EXERCISE BRIEF
Repeat the whole listing below, word for word.

INFORMATION SUPPLIED
━━━
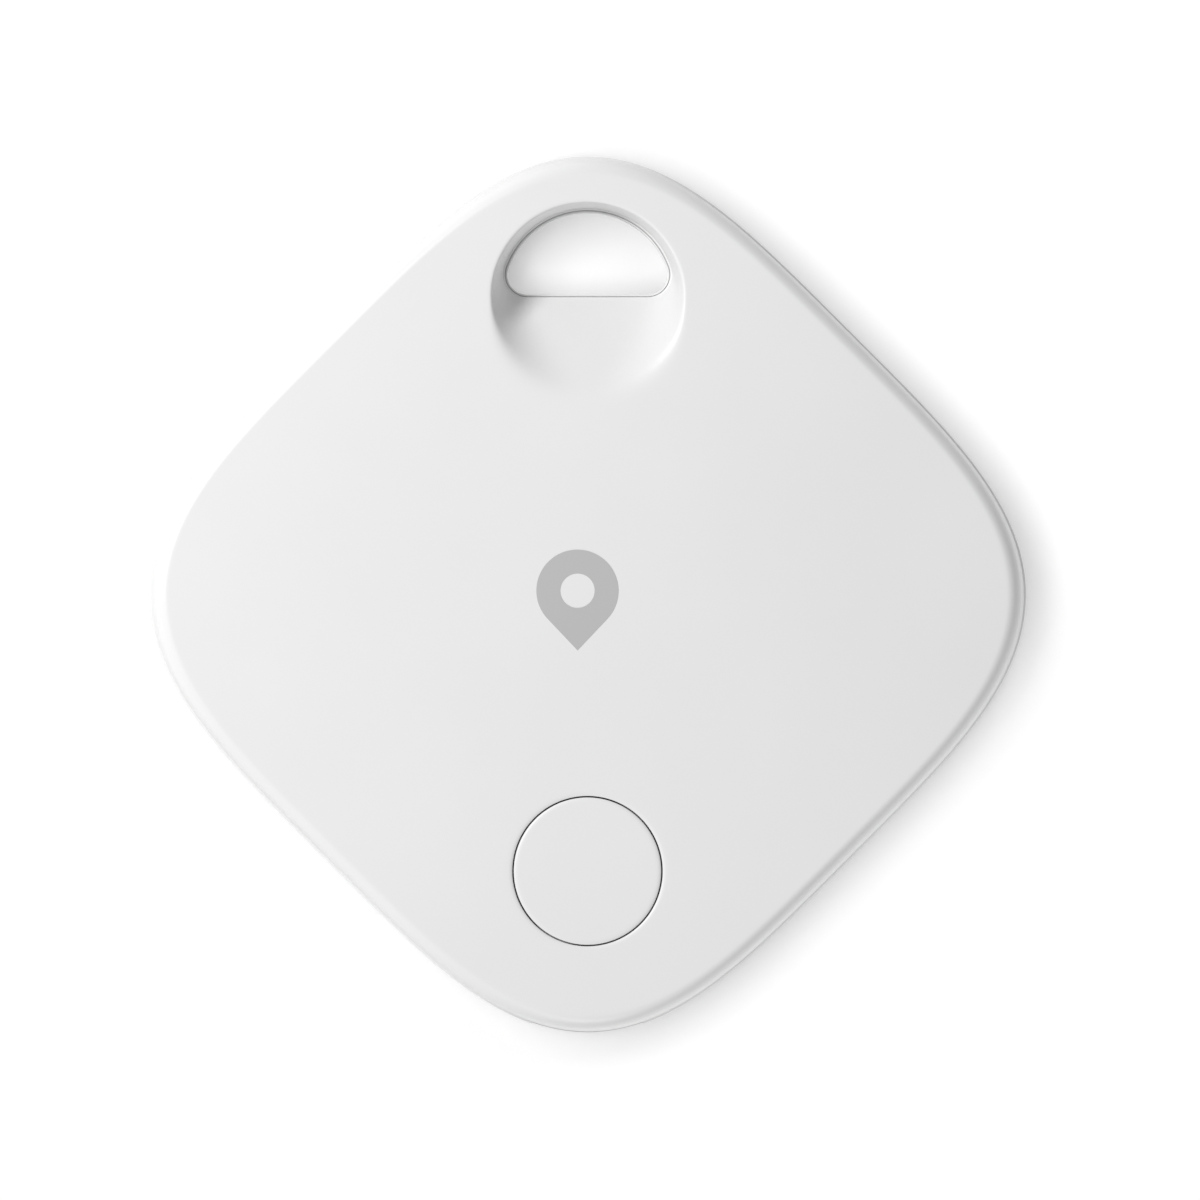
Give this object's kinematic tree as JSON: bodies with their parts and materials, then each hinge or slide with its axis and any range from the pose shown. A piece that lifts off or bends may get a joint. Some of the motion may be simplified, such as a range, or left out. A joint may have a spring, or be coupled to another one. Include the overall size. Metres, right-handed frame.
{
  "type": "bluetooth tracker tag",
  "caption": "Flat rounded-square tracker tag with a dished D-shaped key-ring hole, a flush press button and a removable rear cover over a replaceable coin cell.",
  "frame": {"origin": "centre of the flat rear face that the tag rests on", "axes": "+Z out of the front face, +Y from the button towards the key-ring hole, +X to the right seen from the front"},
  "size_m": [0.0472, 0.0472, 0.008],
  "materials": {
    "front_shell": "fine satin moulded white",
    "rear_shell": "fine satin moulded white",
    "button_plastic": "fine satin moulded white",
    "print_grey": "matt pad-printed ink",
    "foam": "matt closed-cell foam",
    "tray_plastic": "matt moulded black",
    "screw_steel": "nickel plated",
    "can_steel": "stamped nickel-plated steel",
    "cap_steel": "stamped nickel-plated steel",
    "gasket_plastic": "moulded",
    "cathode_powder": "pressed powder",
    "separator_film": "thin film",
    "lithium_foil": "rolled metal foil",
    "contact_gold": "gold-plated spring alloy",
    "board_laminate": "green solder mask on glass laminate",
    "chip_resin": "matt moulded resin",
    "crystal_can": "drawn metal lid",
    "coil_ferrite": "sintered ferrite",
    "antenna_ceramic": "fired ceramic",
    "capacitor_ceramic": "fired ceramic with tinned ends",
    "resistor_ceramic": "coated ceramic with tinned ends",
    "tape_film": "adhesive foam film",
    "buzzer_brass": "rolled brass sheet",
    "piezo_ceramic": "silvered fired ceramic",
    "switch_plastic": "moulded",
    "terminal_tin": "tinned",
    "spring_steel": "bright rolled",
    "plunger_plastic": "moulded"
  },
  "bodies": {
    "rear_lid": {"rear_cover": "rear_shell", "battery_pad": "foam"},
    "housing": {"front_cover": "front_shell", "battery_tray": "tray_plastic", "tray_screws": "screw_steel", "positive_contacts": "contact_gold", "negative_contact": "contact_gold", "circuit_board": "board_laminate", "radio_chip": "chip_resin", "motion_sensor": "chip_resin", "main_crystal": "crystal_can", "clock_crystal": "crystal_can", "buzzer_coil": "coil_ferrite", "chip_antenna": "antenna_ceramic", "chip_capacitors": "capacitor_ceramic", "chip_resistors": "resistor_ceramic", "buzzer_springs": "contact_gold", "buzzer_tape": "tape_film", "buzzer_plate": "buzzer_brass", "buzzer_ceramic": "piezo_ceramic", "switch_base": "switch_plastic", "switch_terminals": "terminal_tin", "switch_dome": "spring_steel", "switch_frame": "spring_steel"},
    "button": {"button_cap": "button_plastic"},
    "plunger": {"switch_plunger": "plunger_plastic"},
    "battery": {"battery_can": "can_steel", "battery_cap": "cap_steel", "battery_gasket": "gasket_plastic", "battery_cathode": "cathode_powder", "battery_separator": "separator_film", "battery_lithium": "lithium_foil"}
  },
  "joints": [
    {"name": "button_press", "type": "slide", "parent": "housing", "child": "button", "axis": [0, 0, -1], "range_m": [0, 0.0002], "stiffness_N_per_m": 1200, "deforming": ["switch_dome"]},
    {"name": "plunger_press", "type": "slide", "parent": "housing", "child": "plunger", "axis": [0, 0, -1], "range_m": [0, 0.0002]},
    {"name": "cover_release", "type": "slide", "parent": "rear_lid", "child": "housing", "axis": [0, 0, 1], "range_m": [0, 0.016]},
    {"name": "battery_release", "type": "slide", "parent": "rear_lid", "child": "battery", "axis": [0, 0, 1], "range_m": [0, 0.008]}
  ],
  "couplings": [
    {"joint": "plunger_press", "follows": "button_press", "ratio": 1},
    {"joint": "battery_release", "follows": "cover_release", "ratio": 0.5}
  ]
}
━━━
EXERCISE SOLUTION
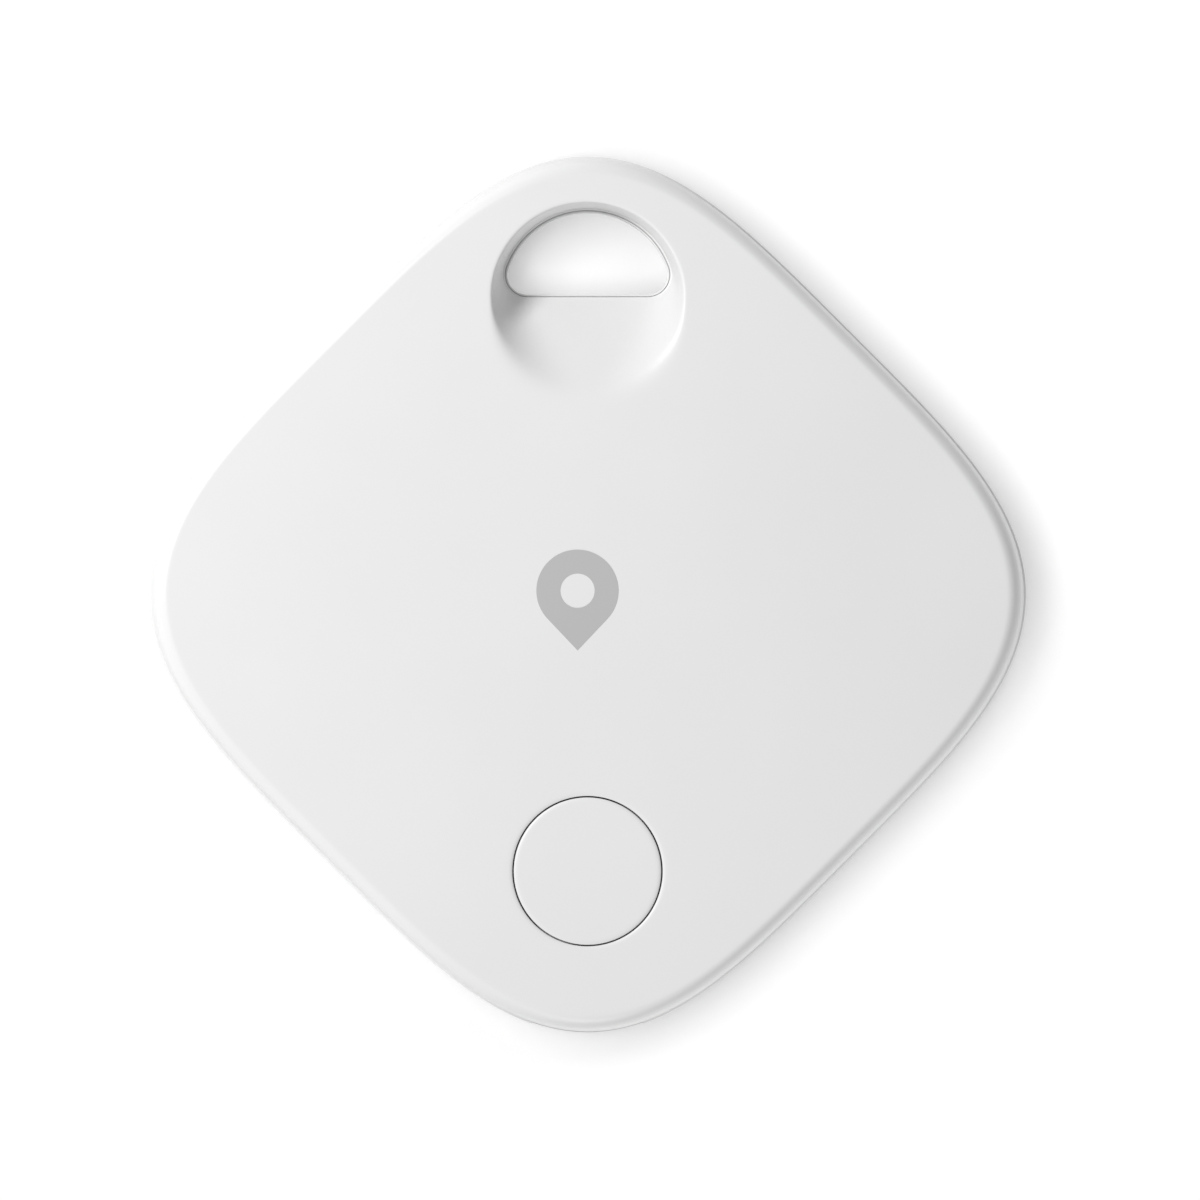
Give this object's kinematic tree as JSON: bodies with their parts and materials, then each hinge or slide with its axis and any range from the pose shown. A piece that lifts off or bends may get a joint. Some of the motion may be simplified, such as a range, or left out. A joint may have a spring, or be coupled to another one. Include the overall size. Metres, right-handed frame.
{
  "type": "bluetooth tracker tag",
  "caption": "Flat rounded-square tracker tag with a dished D-shaped key-ring hole, a flush press button and a removable rear cover over a replaceable coin cell.",
  "frame": {"origin": "centre of the flat rear face that the tag rests on", "axes": "+Z out of the front face, +Y from the button towards the key-ring hole, +X to the right seen from the front"},
  "size_m": [0.0472, 0.0472, 0.008],
  "materials": {
    "front_shell": "fine satin moulded white",
    "rear_shell": "fine satin moulded white",
    "button_plastic": "fine satin moulded white",
    "print_grey": "matt pad-printed ink",
    "foam": "matt closed-cell foam",
    "tray_plastic": "matt moulded black",
    "screw_steel": "nickel plated",
    "can_steel": "stamped nickel-plated steel",
    "cap_steel": "stamped nickel-plated steel",
    "gasket_plastic": "moulded",
    "cathode_powder": "pressed powder",
    "separator_film": "thin film",
    "lithium_foil": "rolled metal foil",
    "contact_gold": "gold-plated spring alloy",
    "board_laminate": "green solder mask on glass laminate",
    "chip_resin": "matt moulded resin",
    "crystal_can": "drawn metal lid",
    "coil_ferrite": "sintered ferrite",
    "antenna_ceramic": "fired ceramic",
    "capacitor_ceramic": "fired ceramic with tinned ends",
    "resistor_ceramic": "coated ceramic with tinned ends",
    "tape_film": "adhesive foam film",
    "buzzer_brass": "rolled brass sheet",
    "piezo_ceramic": "silvered fired ceramic",
    "switch_plastic": "moulded",
    "terminal_tin": "tinned",
    "spring_steel": "bright rolled",
    "plunger_plastic": "moulded"
  },
  "bodies": {
    "rear_lid": {"rear_cover": "rear_shell", "battery_pad": "foam"},
    "housing": {"front_cover": "front_shell", "battery_tray": "tray_plastic", "tray_screws": "screw_steel", "positive_contacts": "contact_gold", "negative_contact": "contact_gold", "circuit_board": "board_laminate", "radio_chip": "chip_resin", "motion_sensor": "chip_resin", "main_crystal": "crystal_can", "clock_crystal": "crystal_can", "buzzer_coil": "coil_ferrite", "chip_antenna": "antenna_ceramic", "chip_capacitors": "capacitor_ceramic", "chip_resistors": "resistor_ceramic", "buzzer_springs": "contact_gold", "buzzer_tape": "tape_film", "buzzer_plate": "buzzer_brass", "buzzer_ceramic": "piezo_ceramic", "switch_base": "switch_plastic", "switch_terminals": "terminal_tin", "switch_dome": "spring_steel", "switch_frame": "spring_steel"},
    "button": {"button_cap": "button_plastic"},
    "plunger": {"switch_plunger": "plunger_plastic"},
    "battery": {"battery_can": "can_steel", "battery_cap": "cap_steel", "battery_gasket": "gasket_plastic", "battery_cathode": "cathode_powder", "battery_separator": "separator_film", "battery_lithium": "lithium_foil"}
  },
  "joints": [
    {"name": "button_press", "type": "slide", "parent": "housing", "child": "button", "axis": [0, 0, -1], "range_m": [0, 0.0002], "stiffness_N_per_m": 1200, "deforming": ["switch_dome"]},
    {"name": "plunger_press", "type": "slide", "parent": "housing", "child": "plunger", "axis": [0, 0, -1], "range_m": [0, 0.0002]},
    {"name": "cover_release", "type": "slide", "parent": "rear_lid", "child": "housing", "axis": [0, 0, 1], "range_m": [0, 0.016]},
    {"name": "battery_release", "type": "slide", "parent": "rear_lid", "child": "battery", "axis": [0, 0, 1], "range_m": [0, 0.008]}
  ],
  "couplings": [
    {"joint": "plunger_press", "follows": "button_press", "ratio": 1},
    {"joint": "battery_release", "follows": "cover_release", "ratio": 0.5}
  ]
}